Wednesday, December 14, 2016

Short-ish: "Monster" by Dave Zeltersman

Short-ish: Monster by Dave Zeltersman, 2012, 9781590208601.

I enjoyed this quite a bit. Told from the perspective of Frankenstein's monster who says Frankenstein (Franky) was a liar and a horrible, horrible person.

Friedrich Hoffman is a German apothecary and engaged to his employer's niece. Friedrich and Johanna are having a chaste engagement and deeply in love. Friedrich goes out for beer one night, passes out in an alley, and is woken by an angry mob. Friedrich is covered in blood and has Johanna's locket in his pocket. Friedrich's fiancee has been horribly murdered and Friedrich gets the blame and is tortured to death.

Friedrich wakes up with blurry vision and the voice of a man calling him "my pet". Friedrich is unable to move his body and slowly learns over months of recovery that his brain has been transferred into a monstrous, 8-foot-tall body. He is in a laboratory and Dr. Frankenstein comes in every night to inspect his surgical wounds, massage his body, and chant over him.

Friedrich's laboratory companion is a woman's head in a bowl. Her teeth have been removed and the head sits in a bowl of white liquid. Freidrich is strapped to a lab table that Franky periodically raises so that Friedrich's blood can flow. Friedrich's vision returns Miss-Head-in-a-Bowl starts mouthing words at him. Miss-Head-in-a-Bowl was murdered by Franky and is kept alive in the bowl. They become friends

Many things happen. Franky is in league with the Marquis de Sade. Friedrich is abandoned in the laboratory when Franky flees trouble. Friedrich wanders the German forests and has adventures. Friedrich finds Franky but is unable to kill Franky because of the spell Franky placed on Friedrich.

Most of the book is a narration by Friedrich with some dialogue among characters. Friedrich has to adjust to his new circumstances and worries over whether he has a soul. He also ponders whether his memories are his own; Franky invented a new body so maybe Friedrich's memories are also invented by Franky.

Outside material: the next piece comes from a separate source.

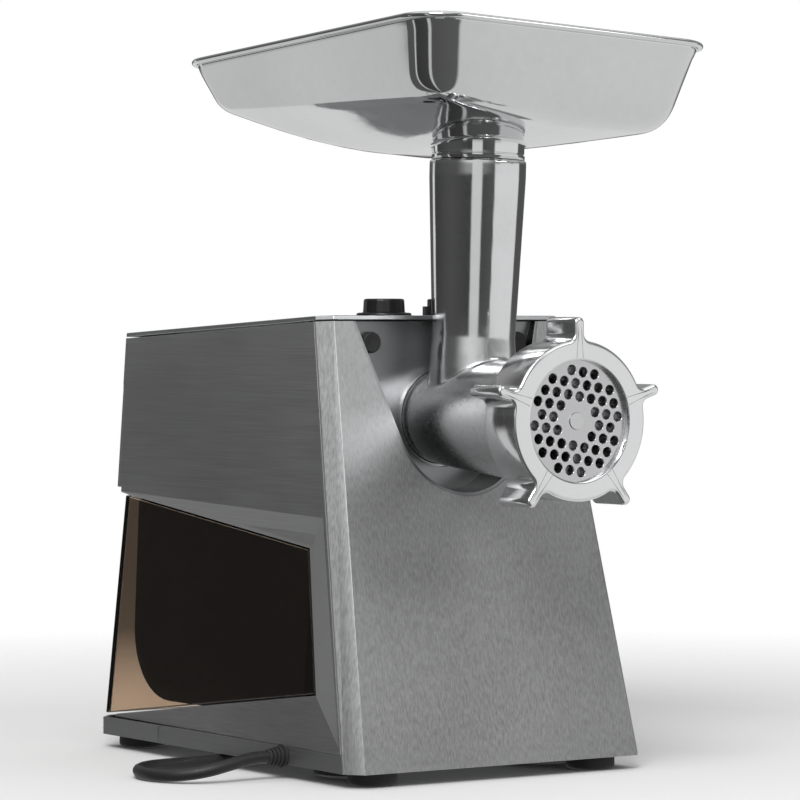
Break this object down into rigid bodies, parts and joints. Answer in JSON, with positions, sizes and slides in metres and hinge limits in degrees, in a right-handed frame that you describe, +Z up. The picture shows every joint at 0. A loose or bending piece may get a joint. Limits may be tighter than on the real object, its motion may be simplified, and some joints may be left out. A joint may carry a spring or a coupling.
{
  "type": "electric meat grinder",
  "caption": "Countertop electric meat grinder with a tapered steel casing, geared motor, removable cast head, screw ring and stamped feed tray.",
  "frame": {"origin": "on the floor, under the middle of the whole machine", "axes": "-Y towards the cutting plate at the front, +X to the right seen from the front, +Z up"},
  "size_m": [0.3352, 0.3745, 0.3729],
  "materials": {
    "front_steel": "brushed",
    "recess_steel": "satin",
    "side_steel": "brushed grey",
    "cover_steel": "brushed",
    "base_steel": "satin grey",
    "black_plastic": "moulded",
    "gloss_black": "gloss",
    "rubber": "matt",
    "screw_steel": "bright",
    "cast_aluminium": "satin cast",
    "bronze": "satin",
    "steel": "machined",
    "iron": "laminated",
    "copper": "wound",
    "nylon": "moulded",
    "board_green": "lacquered",
    "board_grey": "moulded",
    "smoked": "see-through smoked",
    "plate_steel": "satin",
    "ring_metal": "polished",
    "tray_steel": "polished",
    "cord_rubber": "satin"
  },
  "bodies": {
    "casing": {"front_panel": "front_steel", "head_recess": "recess_steel", "left_side_panel": "side_steel", "right_side_panel": "side_steel", "rear_panel": "side_steel", "top_cover": "cover_steel", "base_plate": "base_steel", "motor_cover": "gloss_black", "rubber_feet": "rubber", "front_pads": "rubber", "screw_caps": "rubber", "base_screws": "screw_steel", "rear_screws": "screw_steel", "head_socket": "steel", "gearbox_front": "cast_aluminium", "gearbox_rear": "cast_aluminium", "gearbox_screws": "screw_steel", "output_bushes": "bronze", "idler_bushes": "bronze", "rotor_bearings": "screw_steel", "motor_stator": "iron", "field_coils": "copper", "motor_bracket": "cast_aluminium", "motor_bolts": "screw_steel", "brush_holders": "black_plastic", "carbon_brushes": "board_grey", "rotary_switch": "black_plastic", "control_board": "board_green", "board_parts": "board_grey", "cord_gland": "rubber", "button_bezel": "black_plastic", "latch_spring": "steel", "power_cord": "cord_rubber", "cord_coil": "cord_rubber", "plug": "black_plastic", "plug_pins": "screw_steel"},
    "smoked_cover": {"smoked_cover": "smoked"},
    "head": {"grinder_head": "cast_aluminium", "auger_bush": "nylon", "cutting_plate": "plate_steel"},
    "ring": {"ring_nut": "ring_metal"},
    "auger": {"auger": "cast_aluminium", "knife": "steel"},
    "tray": {"hopper_tray": "tray_steel"},
    "output": {"output_gear": "steel"},
    "idler": {"idler_gear": "nylon", "idler_shaft": "steel"},
    "rotor": {"rotor_shaft": "steel", "armature": "iron", "commutator": "copper", "fan": "black_plastic", "motor_pinion": "steel"},
    "knob": {"control_knob": "black_plastic"},
    "release": {"release_button": "black_plastic", "latch_plate": "steel"}
  },
  "joints": [
    {"name": "rotor_turn", "type": "hinge", "parent": "casing", "child": "rotor", "pos_m": [0, 0.072, 0.094], "axis": [0, 1, 0], "continuous": true},
    {"name": "idler_turn", "type": "hinge", "parent": "casing", "child": "idler", "pos_m": [0, 0.012, 0.133], "axis": [0, 1, 0], "continuous": true},
    {"name": "output_turn", "type": "hinge", "parent": "casing", "child": "output", "pos_m": [0, 0.007, 0.178], "axis": [0, 1, 0], "continuous": true},
    {"name": "head_slide", "type": "slide", "parent": "casing", "child": "head", "axis": [0, -1, 0], "range_m": [0, 0.13]},
    {"name": "auger_turn", "type": "hinge", "parent": "head", "child": "auger", "pos_m": [0, -0.088, 0.178], "axis": [0, 1, 0], "continuous": true},
    {"name": "ring_turn", "type": "hinge", "parent": "head", "child": "ring", "pos_m": [0, -0.144, 0.178], "axis": [0, 1, 0], "continuous": true},
    {"name": "tray_lift", "type": "slide", "parent": "head", "child": "tray", "axis": [0.0305, 0, 0.9995], "range_m": [0, 0.08]},
    {"name": "cover_slide", "type": "slide", "parent": "casing", "child": "smoked_cover", "axis": [0, 1, 0], "range_m": [0, 0.2]},
    {"name": "knob_turn", "type": "hinge", "parent": "casing", "child": "knob", "pos_m": [-0.0194, -0.016, 0.228], "axis": [0, 0, 1], "range_deg": [-45, 45]},
    {"name": "release_press", "type": "slide", "parent": "casing", "child": "release", "axis": [0, 0, -1], "range_m": [0, 0.004], "stiffness_N_per_m": 500, "springref_m": -0.003, "deforming": ["latch_spring"]}
  ],
  "couplings": [
    {"joint": "output_turn", "follows": "rotor_turn", "ratio": 0.045455},
    {"joint": "idler_turn", "follows": "rotor_turn", "ratio": -0.18182},
    {"joint": "auger_turn", "follows": "rotor_turn", "ratio": 0.045455}
  ]
}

Friedrich was a decent dude as a person and is disgusted in acting out under Franky's spell. Frankenstein promises to take Johanna's brain and put it in a new body. Franky forces Friedrich to select one young woman from a group of captives as the new host body. Friedrich's own desire to have Johanna return helps him rationalize his decision to accept Frankenstein's offer.

1 comment:

Jerry House said...

Zeltersman is one of those authors who is undeservedly under a lot of reader's eyes. Always a treat.